» **PROBLEM STATEMENT**: Set down exactly the lines in the records below that run from the line with "its bounding box." to the line with "record = json.load(file)", inclusive, and nothing more.

# Start of MATERIAL SUPPLIED

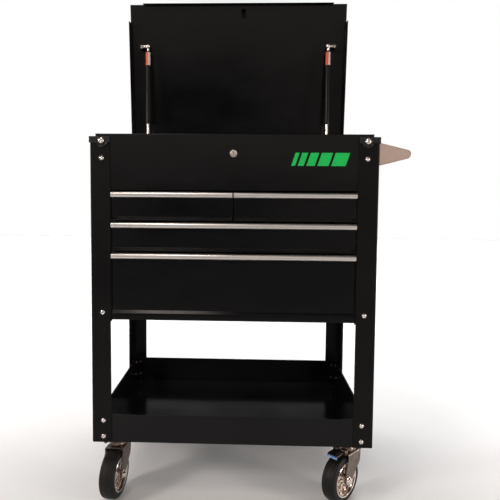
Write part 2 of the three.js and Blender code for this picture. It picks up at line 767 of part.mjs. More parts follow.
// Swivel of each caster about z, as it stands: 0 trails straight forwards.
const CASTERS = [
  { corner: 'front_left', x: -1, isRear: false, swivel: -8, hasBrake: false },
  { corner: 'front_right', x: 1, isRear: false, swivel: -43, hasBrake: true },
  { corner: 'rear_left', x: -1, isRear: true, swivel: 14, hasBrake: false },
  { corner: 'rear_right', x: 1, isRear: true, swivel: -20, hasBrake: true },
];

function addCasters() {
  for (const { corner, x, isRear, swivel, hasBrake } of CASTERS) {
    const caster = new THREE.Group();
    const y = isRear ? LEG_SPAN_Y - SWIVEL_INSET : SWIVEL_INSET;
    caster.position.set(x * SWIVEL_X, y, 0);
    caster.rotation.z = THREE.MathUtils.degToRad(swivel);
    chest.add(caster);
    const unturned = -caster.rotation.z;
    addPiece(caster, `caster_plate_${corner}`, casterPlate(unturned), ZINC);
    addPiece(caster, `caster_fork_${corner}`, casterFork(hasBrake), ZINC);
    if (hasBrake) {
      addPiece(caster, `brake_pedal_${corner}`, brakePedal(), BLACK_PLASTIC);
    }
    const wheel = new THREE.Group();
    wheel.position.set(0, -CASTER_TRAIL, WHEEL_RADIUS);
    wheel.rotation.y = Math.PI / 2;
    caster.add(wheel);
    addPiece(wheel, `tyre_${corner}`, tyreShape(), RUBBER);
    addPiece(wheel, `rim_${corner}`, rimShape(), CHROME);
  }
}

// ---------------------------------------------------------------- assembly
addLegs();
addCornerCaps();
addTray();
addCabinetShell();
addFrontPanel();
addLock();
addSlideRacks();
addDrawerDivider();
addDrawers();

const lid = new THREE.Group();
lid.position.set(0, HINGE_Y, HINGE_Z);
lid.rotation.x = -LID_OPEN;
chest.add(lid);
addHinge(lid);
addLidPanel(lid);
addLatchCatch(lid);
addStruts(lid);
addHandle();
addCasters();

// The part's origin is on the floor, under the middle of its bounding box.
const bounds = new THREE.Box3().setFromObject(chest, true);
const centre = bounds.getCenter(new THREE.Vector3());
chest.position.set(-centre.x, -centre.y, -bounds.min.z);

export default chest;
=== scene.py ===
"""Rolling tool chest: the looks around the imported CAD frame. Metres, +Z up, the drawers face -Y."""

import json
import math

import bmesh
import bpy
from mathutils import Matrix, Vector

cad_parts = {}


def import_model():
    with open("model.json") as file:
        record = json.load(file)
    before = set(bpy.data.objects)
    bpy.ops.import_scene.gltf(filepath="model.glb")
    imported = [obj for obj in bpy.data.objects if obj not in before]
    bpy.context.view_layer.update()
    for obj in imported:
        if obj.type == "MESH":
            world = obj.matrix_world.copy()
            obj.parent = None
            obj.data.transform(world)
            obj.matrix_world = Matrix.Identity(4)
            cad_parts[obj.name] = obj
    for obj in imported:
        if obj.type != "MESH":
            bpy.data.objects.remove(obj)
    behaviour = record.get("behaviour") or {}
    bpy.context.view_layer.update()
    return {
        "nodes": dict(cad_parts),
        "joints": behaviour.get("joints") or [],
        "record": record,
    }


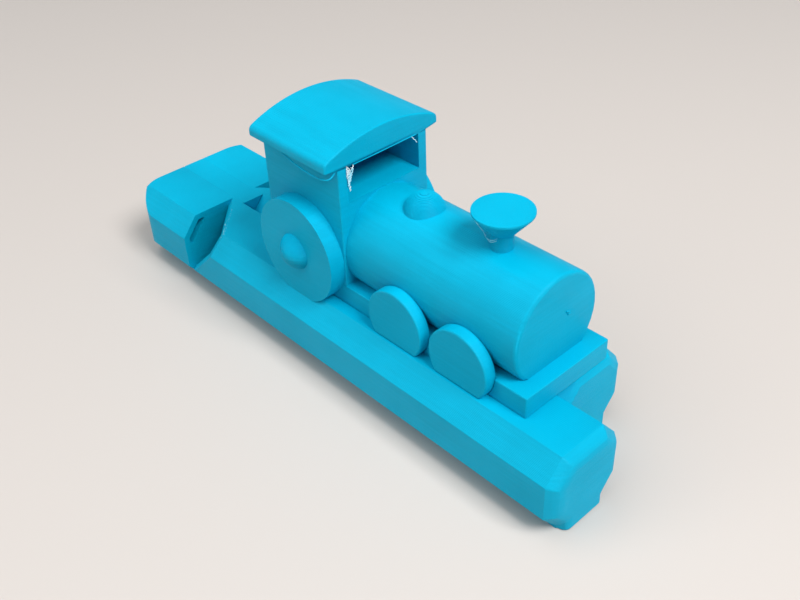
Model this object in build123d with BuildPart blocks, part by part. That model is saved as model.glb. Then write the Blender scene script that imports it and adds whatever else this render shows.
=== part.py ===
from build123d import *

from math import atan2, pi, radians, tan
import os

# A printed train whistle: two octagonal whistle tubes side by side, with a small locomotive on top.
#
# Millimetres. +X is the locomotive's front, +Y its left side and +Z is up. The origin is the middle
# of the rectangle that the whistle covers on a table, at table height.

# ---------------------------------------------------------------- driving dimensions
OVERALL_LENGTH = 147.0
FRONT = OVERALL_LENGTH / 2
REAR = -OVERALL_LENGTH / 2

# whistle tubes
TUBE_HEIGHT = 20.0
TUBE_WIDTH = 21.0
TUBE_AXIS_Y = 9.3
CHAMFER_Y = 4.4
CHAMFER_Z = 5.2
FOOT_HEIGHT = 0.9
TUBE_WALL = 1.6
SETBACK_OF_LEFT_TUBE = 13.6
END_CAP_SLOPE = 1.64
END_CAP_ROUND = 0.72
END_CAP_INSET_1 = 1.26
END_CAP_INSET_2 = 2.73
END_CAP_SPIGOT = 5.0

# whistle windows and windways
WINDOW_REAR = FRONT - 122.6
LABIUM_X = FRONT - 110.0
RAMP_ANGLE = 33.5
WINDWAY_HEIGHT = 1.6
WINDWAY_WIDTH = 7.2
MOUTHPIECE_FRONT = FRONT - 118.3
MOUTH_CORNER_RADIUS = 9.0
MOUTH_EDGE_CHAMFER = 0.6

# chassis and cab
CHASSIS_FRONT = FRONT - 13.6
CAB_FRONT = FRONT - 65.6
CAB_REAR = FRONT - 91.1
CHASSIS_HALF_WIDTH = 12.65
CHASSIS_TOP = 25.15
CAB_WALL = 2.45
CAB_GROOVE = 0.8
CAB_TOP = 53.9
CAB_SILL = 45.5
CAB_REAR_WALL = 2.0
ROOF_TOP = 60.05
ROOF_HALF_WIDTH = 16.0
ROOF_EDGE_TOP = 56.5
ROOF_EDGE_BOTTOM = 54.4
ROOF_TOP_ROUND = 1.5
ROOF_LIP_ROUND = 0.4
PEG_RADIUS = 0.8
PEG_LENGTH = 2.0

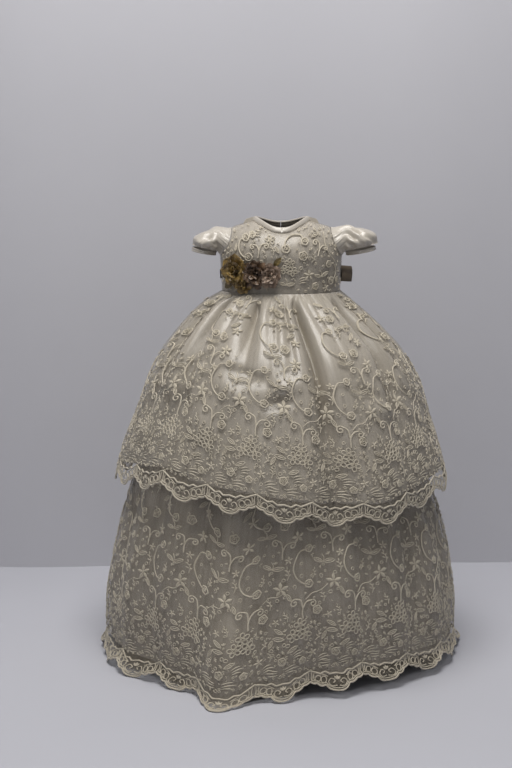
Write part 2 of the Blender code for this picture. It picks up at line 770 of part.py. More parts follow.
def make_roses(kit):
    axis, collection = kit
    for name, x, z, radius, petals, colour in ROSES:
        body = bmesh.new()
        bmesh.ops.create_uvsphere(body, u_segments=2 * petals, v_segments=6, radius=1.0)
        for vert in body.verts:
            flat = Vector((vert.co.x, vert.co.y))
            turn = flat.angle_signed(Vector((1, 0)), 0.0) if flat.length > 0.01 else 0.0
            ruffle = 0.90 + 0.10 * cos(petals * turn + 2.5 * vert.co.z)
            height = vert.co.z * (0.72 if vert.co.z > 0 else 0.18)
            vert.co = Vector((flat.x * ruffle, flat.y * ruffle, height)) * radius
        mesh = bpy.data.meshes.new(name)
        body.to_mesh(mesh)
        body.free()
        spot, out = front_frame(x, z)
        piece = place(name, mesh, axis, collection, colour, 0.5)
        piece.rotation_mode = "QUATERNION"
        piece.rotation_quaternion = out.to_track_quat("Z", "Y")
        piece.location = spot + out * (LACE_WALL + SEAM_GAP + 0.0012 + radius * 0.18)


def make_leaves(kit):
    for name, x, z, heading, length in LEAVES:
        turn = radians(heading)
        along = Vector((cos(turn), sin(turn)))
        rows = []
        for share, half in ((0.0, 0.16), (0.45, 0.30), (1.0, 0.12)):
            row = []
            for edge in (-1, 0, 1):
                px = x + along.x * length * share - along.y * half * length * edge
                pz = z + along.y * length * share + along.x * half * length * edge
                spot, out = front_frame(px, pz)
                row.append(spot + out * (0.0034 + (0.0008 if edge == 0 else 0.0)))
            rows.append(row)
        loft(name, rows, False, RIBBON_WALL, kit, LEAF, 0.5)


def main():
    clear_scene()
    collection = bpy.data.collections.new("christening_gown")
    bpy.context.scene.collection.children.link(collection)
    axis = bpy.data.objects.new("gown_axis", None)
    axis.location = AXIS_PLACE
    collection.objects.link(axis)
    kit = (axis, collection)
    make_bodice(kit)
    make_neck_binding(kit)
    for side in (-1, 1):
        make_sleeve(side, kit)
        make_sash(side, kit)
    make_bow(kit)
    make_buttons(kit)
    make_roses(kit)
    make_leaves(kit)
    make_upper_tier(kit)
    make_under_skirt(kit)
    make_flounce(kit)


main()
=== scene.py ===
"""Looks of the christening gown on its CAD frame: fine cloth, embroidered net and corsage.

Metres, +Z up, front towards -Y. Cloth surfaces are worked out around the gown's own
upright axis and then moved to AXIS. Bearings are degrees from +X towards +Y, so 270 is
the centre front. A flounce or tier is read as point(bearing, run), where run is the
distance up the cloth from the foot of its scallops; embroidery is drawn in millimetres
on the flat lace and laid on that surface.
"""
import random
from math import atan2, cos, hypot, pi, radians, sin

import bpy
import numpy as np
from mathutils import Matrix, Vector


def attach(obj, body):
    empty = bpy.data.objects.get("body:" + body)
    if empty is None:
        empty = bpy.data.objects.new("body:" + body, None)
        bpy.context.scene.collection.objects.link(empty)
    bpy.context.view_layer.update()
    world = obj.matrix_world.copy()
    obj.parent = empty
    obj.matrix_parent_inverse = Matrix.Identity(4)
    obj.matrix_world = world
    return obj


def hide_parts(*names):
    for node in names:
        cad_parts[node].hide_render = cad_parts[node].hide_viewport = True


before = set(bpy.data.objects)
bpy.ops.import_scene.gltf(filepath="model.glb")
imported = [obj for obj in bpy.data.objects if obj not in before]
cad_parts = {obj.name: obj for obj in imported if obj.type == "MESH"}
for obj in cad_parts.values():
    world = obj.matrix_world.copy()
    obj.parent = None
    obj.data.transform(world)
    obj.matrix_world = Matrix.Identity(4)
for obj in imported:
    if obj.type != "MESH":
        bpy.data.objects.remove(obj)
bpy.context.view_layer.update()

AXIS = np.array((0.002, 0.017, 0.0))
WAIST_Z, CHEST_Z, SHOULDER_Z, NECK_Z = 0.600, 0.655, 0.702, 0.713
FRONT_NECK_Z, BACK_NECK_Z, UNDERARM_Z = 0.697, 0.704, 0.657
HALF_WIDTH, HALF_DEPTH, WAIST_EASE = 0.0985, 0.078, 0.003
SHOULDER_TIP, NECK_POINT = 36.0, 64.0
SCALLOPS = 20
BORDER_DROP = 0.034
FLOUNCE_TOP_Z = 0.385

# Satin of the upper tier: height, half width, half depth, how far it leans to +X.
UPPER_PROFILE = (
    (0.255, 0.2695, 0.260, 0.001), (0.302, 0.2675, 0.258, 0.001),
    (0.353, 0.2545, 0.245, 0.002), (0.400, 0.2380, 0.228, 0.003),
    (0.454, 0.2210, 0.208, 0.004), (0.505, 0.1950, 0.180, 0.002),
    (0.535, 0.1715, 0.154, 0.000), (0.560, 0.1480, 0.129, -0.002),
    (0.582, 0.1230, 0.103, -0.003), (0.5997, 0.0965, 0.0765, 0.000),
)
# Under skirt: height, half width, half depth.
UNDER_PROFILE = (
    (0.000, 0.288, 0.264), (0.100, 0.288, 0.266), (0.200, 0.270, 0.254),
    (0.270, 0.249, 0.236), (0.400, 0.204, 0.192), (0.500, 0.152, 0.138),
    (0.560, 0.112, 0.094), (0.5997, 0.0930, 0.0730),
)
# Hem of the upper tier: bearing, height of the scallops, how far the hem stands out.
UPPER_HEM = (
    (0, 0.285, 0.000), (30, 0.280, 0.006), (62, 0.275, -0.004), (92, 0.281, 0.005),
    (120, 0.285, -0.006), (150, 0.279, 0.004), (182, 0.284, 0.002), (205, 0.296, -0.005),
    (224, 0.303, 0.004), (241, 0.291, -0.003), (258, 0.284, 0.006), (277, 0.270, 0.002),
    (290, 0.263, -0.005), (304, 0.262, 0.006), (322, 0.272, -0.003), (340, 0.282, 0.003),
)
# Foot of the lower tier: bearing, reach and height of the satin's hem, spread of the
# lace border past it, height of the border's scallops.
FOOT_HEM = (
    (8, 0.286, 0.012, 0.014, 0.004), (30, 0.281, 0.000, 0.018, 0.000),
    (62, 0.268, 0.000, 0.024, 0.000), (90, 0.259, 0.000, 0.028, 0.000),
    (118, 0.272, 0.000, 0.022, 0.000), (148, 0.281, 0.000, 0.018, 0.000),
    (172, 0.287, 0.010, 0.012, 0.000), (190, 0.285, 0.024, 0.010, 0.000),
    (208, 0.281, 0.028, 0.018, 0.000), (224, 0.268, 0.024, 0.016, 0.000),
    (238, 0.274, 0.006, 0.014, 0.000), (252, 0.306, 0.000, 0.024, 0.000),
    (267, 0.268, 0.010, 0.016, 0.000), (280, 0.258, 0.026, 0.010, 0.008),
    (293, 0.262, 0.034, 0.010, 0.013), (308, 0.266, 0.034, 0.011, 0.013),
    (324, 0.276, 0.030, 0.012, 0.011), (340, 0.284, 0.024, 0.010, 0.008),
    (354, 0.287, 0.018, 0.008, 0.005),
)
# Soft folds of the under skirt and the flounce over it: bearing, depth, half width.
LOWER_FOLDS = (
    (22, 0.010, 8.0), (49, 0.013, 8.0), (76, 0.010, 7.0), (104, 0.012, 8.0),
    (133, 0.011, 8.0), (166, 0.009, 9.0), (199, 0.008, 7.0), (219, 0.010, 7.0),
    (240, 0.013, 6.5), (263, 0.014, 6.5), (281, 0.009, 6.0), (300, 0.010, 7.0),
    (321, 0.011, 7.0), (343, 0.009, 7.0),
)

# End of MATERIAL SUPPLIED

» **EXERCISE RESPONSE**:
// The part's origin is on the floor, under the middle of its bounding box.
const bounds = new THREE.Box3().setFromObject(chest, true);
const centre = bounds.getCenter(new THREE.Vector3());
chest.position.set(-centre.x, -centre.y, -bounds.min.z);

export default chest;
=== scene.py ===
"""Rolling tool chest: the looks around the imported CAD frame. Metres, +Z up, the drawers face -Y."""

import json
import math

import bmesh
import bpy
from mathutils import Matrix, Vector

cad_parts = {}


def import_model():
    with open("model.json") as file:
        record = json.load(file)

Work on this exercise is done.